MinHostVersion (declared by the plugin) and the host's interface version let the host refuse a plugin built against an incompatible contract.

Trust model

.NET has no real in-process sandbox — a loaded assembly runs at full trust. Genie is honest about this: trust comes from curation, signing, and API-surface linting, not a hard security boundary. The roadmap adds load-time linting (flagging things like raw process/socket access or attempts to reach into host internals), a signing/consent flow for unsigned plugins, and a curated source.

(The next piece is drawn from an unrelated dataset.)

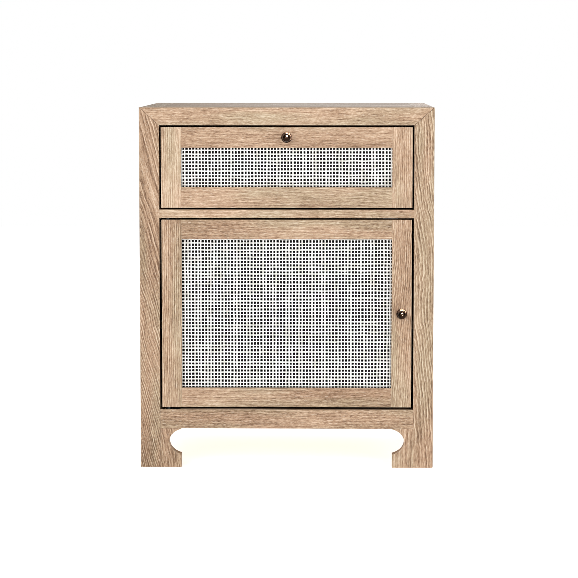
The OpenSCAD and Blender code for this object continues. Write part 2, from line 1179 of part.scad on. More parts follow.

Crucially, the policy gates are not negotiable and the host API simply doesn't expose the forbidden paths: a plugin cannot enable headless mode, feed text into the command pipeline to drive the game agentively, or auto-reconnect after a drop. See Policy Compliance.

Porting a Genie 4 plugin

Old Genie 4 plugin DLLs won't load directly — they're WinForms/Windows-only. The interface shape was kept deliberately familiar (transform hooks, an interface version, a host with echo/send/variable access) to ease recompiling against the Genie 5 contract. A dotnet new genie-plugin template and the published contract assembly are planned.

Roadmap

  • 🚧 Plugins menu (enable/disable/settings/reload UI), plugin marketplace, signing/trust UX, an SDK + project template, and a Genie 4 → Genie 5 porting guide.